Right now family is just Malia, 10, and I. I've home schooled her for years and 2 weeks ago she started public school again. She missed kids and was getting bored here and starting to hate it all. I made the decision to let her go back against all my fears. Fears of malls becoming more important than the local Tractor Supply Store with it's aisle of farm books she had so loved. Fears of clothing becoming more important than the person wearing them. Fear of Steak-um's from the school cafeteria becoming more desirable than healthy foods. Fear that the other kids mothers who wore the latest fashions with matching nail polish with every hair in place and drove clean and shiny mini vans would seem more to her liking than me.
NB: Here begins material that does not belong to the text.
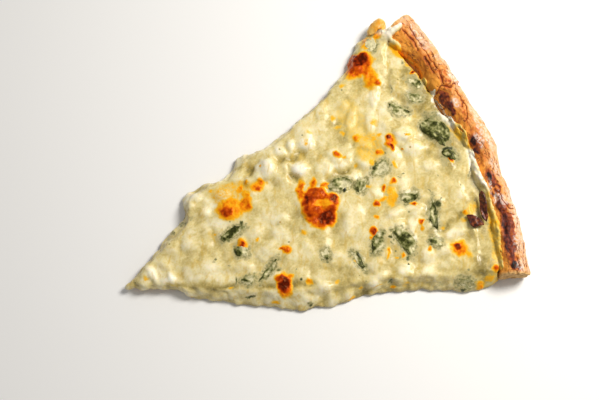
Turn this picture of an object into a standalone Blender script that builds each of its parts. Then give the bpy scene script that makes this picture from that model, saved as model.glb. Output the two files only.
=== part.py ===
"""A large slice of white cheese pizza with spinach and artichoke, cut from a 22 inch pie.

The slice lies flat. Its tip is the centre of the pie, and +X runs from the tip to the crust.
Everything is modelled round that centre first, then moved so that the origin is the middle of
the slice's footprint, on the surface that it rests on.
"""

import math

import bmesh
import bpy
import numpy as np
from mathutils import Vector, noise
from mathutils.bvhtree import BVHTree

MM = 0.001

# Driving sizes of the dough
PIE_RADIUS = 279 * MM
HALF_ANGLE = math.radians(22.0)
BASE_THICKNESS = 4.5 * MM
RIM_RADIUS = 10.5 * MM
RIM_CENTRE_HEIGHT = 8.5 * MM
TIP_ROUNDING = 1.5 * MM

# How far the pie's edge strays from its radius, as (degrees from the slice's middle, offset in mm)
EDGE = [
    (-23, 0.5), (-18, -0.7), (-14.5, -1), (-10, -2.6), (-6.5, -4), (-1.5, 0), (3, -0.7),
    (9, -1.6), (15.5, 2.5), (21.5, 7), (23, 7.5),
]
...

After all my outfits never match, my hair is always in a ponytail with stray hair everywhere and our vehicle looks every bit the farm vehicle it is. The fears were many. And giving all my fears credence was the fact that she had declared even before her first school bus ride that she wasn't sure she wanted Basil, Rosemary & Thyme, her 3 beloved pigs, anymore and thought maybe I should look for a new home for them as well while I was selling the piglets.
So for 2 weeks while she was at school I did it all and wondered why. We are lucky; we don't need to do this for survival. It's a choice for us. So was I making the right choice? This lifestyle requires a huge amount of time each day and was this how I wanted to spend my time? After all, time is a currency even more precious than dollars and should always be spent wisely for once spent it's gone forever.
I finally came to a decision. I decided that yes, I wanted to do this regardless of her involvement. Maybe I would scale it down a notch or two. It is a lot for one person to do alone. Maybe her pigs would go but my beloved goats would stay. Perhaps the garden would be a tad smaller next year and maybe all our bread didn't need to be homemade after all. Maybe instead of the eco friendly push mower I would invest in a gas powered mower. There were many small changes that could be made rather than giving up the whole dream. It didn't need to be all or nothing.
So with that resolve and my couple of weeks of doubt and depression behind me, Malia and I headed to the local Tractor Supply Store yesterday, where she announced she had changed her mind and definetely did not want me to sell her pigs. I, with a smile in my heart, asked if she was sure. She was. It seems we both learned something these past weeks.